P.S. : If your collection were a piece of music, what would it be?
C.L. : Well it may seem like a strange choice, but I grew up with house music in the UK in the late 1989's and 1990's. Both the research and building of this collection has been invigorating and inspiring, so I'm going to pick a dance track rather than something traditional, and say Pjanoo by Eric Prydz.
P.S. : If you had to draw your collection, what would it look like?
C.L. : Beyond the fact that they are all women, what connects them is excellence and resilience. They span different eras and styles—from Impressionism to Surrealism, Abstract Expressionism, and Contemporary painting. Some, like Berthe Morisot and Joan Mitchell, were pioneers in their fields, while others were overlooked for decades despite producing exceptional work.

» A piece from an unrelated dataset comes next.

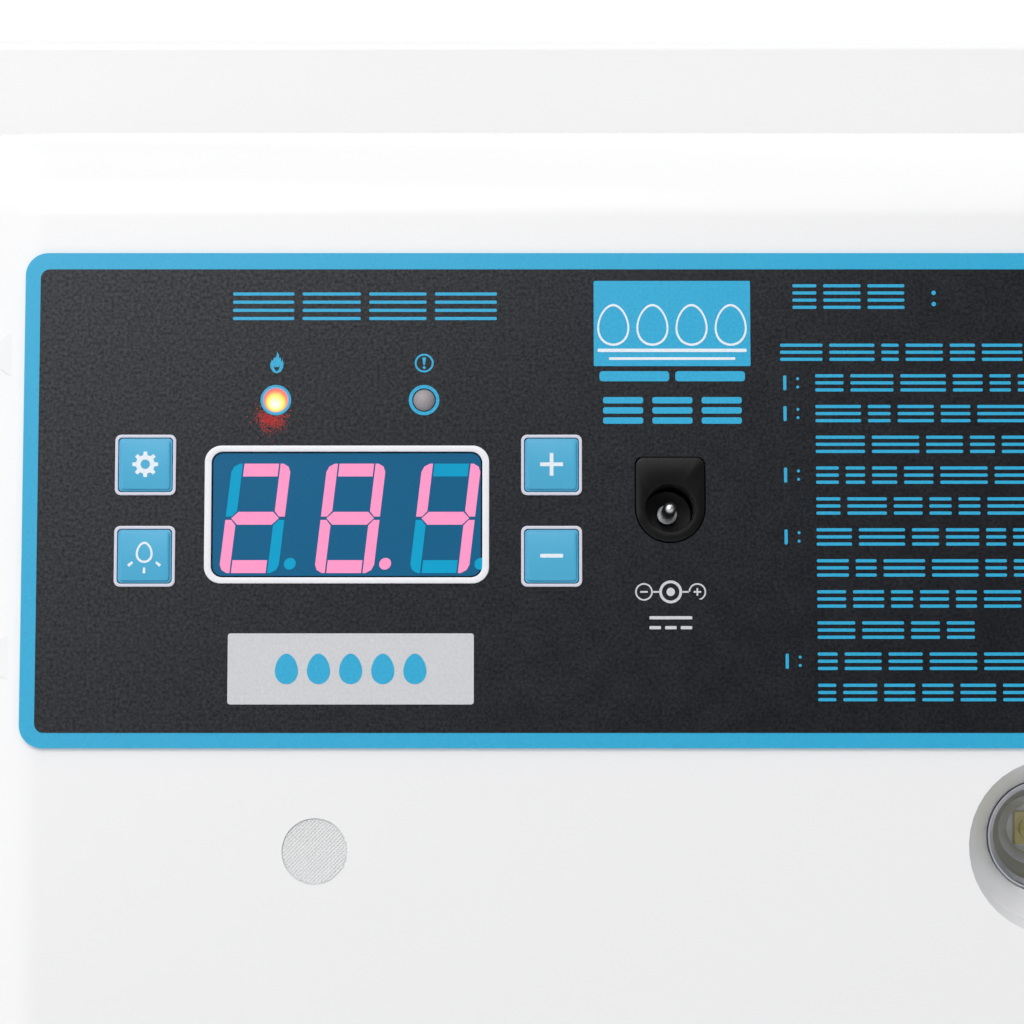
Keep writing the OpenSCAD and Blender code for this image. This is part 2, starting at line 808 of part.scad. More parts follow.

What I find compelling is that each artist in the collection contributed something significant to the evolution of modern and contemporary art. The museum’s structure, organized chronologically across four floors, really highlights that diversity and shows that there is no single narrative of “women’s art”—only multiple stories of innovation.
P.S. : Do you have a special relationship with any one work in your collection? If so, could you share an anecdote?
C.L. : One that stands out is Lee Krasner’s Prophecy, which I acquired privately a few years ago. It’s a monumental painting that she worked on just before Jackson Pollock’s death, and it has an almost volcanic intensity. When it arrived, I remember uncrating it and being overwhelmed by the scale and the power of it. I sat in the gallery alone for hours just looking at it. That’s a moment I’ll never forget.
P.S. : What was your most recent acquisition?
C.L. : A 1942 oil painting by Leonor Fini, the female surrealist. It's a self-portrait as a Sphinx, with her boyfriend at the time, Stanislao Lepri, who was Alaskan a surrealist painter.
FAMM: The Collection, on view all year round at FAMM (Women Artists Museum of Mougins).